WCCO-TV spent a morning in class during the first week of school. Some students seemed to be catching on quickly, while others looked frustrated and worn out. They sat at their desks with their head between their hands, or lying on the desk, in what appeared to be an intense and challenging school day.
Benjamin Mays’ new program is one of 63 immersion programs in Minnesota.
In the last 10 years, the number of language immersion programs has close to doubled in the U.S, from 524 to 924.
Dr. Tara Fortune is with the Center for Research on Language Acquisition (CARLA), and works with immersion programs across the country.
“For this generation to be successful, it’s not going to be enough for them to succeed on a national level. We have to be able to succeed on an international level,” said Fortune.
She believes the demands on young students will continue to grow, especially with the rise of China’s economy.

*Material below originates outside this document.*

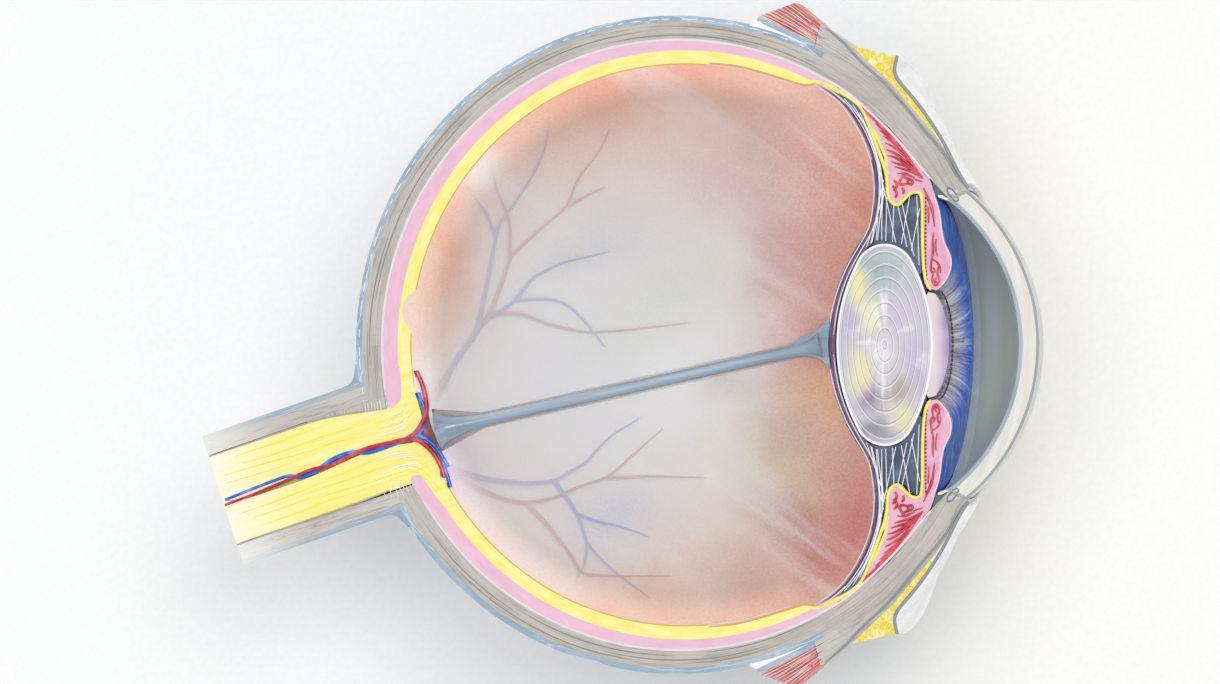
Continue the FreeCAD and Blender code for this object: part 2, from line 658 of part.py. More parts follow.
# ---------------------------------------------------------------- lens and iris

def lens_profile(share, trim):
    """An oval of three tangent arcs on the optic axis: its four points and the three arcs.
    The size is a share of the whole lens, less a trim all round."""
    half = f"(lens_half * {share} - {trim})"
    level = f"({share} * (lens_radius - lens_edge))"
    small = f"(lens_edge * {share} - {trim})"
    large = f"(({half} * {half} + {level} * {level} - {small} * {small}) / (2 * ({half} - {small})))"
    reach = f"{small} * ({large} - {half}) / ({large} - {small})"
    rise = f"{level} + {small} * {level} / ({large} - {small})"
    points = [(f"lens_x - {half}", "0"), (f"lens_x - {reach}", rise), (f"lens_x + {reach}", rise),
              (f"lens_x + {half}", "0")]
    return points, [large, small, large]


def make_lens():
    layers = [("lens_capsule", "1", "0"), ("lens_cortex", "1", "capsule_thickness"),
              ("lens_inner_cortex", "cortex_share", "0"), ("lens_nucleus", "nucleus_share", "0")]
    for (name, share, trim), inside in zip(layers, layers[1:] + [None]):
        points, arcs = lens_profile(share, trim)
        path = [*zip(points[:3], [(radius, -1) for radius in arcs]), (points[3], None)]
        if inside:
            points, arcs = lens_profile(*inside[1:])
            path += [*zip(points[:0:-1], [(radius, 1) for radius in arcs]), (points[0], None)]
        half_ring(name, path)


LENS_CURVE = lens_profile("1", "0")[1][0]
LENS_FRONT_AT_PUPIL = (f"(lens_x + lens_half - {LENS_CURVE}"
                       f" + sqrt({LENS_CURVE} * {LENS_CURVE} - pupil_radius * pupil_radius))")
ROOT_X, ROOT_RADIUS = CILIARY_FRONT[1]
CILIARY_EDGE = polar(CHOROID_OUTER, "ciliary_angle", "inner_shift")
IRIS_BACK = f"({LENS_FRONT_AT_PUPIL} + clearance + 0.1)"


def on_ciliary_front(share):
    """A point on the front face of the ciliary body, where the root of the iris is seated."""
    return tuple(f"({low}) + {share} * (({high}) - ({low}))" for low, high in zip(CILIARY_FRONT[1], CILIARY_EDGE))


def make_iris():
    """The stroma swells at the collarette, and the pigment layer lines its back."""
    middle_x = f"({IRIS_BACK} + {ROOT_X}) / 2 - 0.2"
    ring = f"(collarette_radius + {ROOT_RADIUS}) / 2 + 2"
    back = [(IRIS_BACK, "pupil_radius + 0.1"), (middle_x, "collarette_radius"), (f"{middle_x} - 0.2", ring)]
    front_of_pigment = [(f"{x} + pigment_thickness", y) for x, y in back]
    half_ring("iris_pigment_layer", [
        *[(corner, None) for corner in back],
        (on_ciliary_front("0"), None),
        (on_ciliary_front("0.2"), None),
        *[(corner, None) for corner in reversed(front_of_pigment)],
    ])
    half_ring("iris", [
        *[(corner, None) for corner in front_of_pigment],
        (on_ciliary_front("0.2"), None),
        (on_ciliary_front("0.45"), None),
        ((f"{ROOT_X} + 1.7", f"{ROOT_RADIUS} + 0.6"), None),
        ((f"{ROOT_X} + 2.9", f"{ROOT_RADIUS} - 3.1"), None),
        ((f"{middle_x} + iris_thickness", "collarette_radius"), None),
        ((f"{middle_x} + iris_thickness * 0.8", "pupil_radius + 1.2"), None),
        ((f"{IRIS_BACK} + iris_thickness * 0.45", "pupil_radius - 0.2"), None),
    ])


# ---------------------------------------------------------------- vitreous and hyaloid canal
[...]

“Educated Americans will need to know two or more languages in order to be successful in this new global economy,” said Fortune.
Principal Tyrone Brookins said that’s part of why he enrolled his son Brooke in the class.
“I want to give him the opportunity to have a heads up, or a leg up on his peers,” he said.
The addition of this new program has opened his eyes to how fast the world is changing.
“The very first day of school I had at least three parents in here who were speaking the Mandarin Chinese language. I was like ‘wow,’ as a parent I think I’ve got to get caught up,” said Brookins.
For the first two years, the students will learn everything in Chinese and then they’ll begin to incorporate English.
The district was able to add the program thanks to a federal grant. More federal dollars are being freed up for those types of programs and is part of the reason why the immersion programs are growing nationally.
Fortune said the hope is that the students are able to advance in learning the language as they go to junior high and then high school. She said research shows immersion students do as well, if not better on average than other students in standardized testing when it comes to reading and math.
Fortune said the programs also help to build self esteem and language proficiency.
Meanwhile, the program coordinator said if the students stick with it, they’ll be bi-lingual by third grade.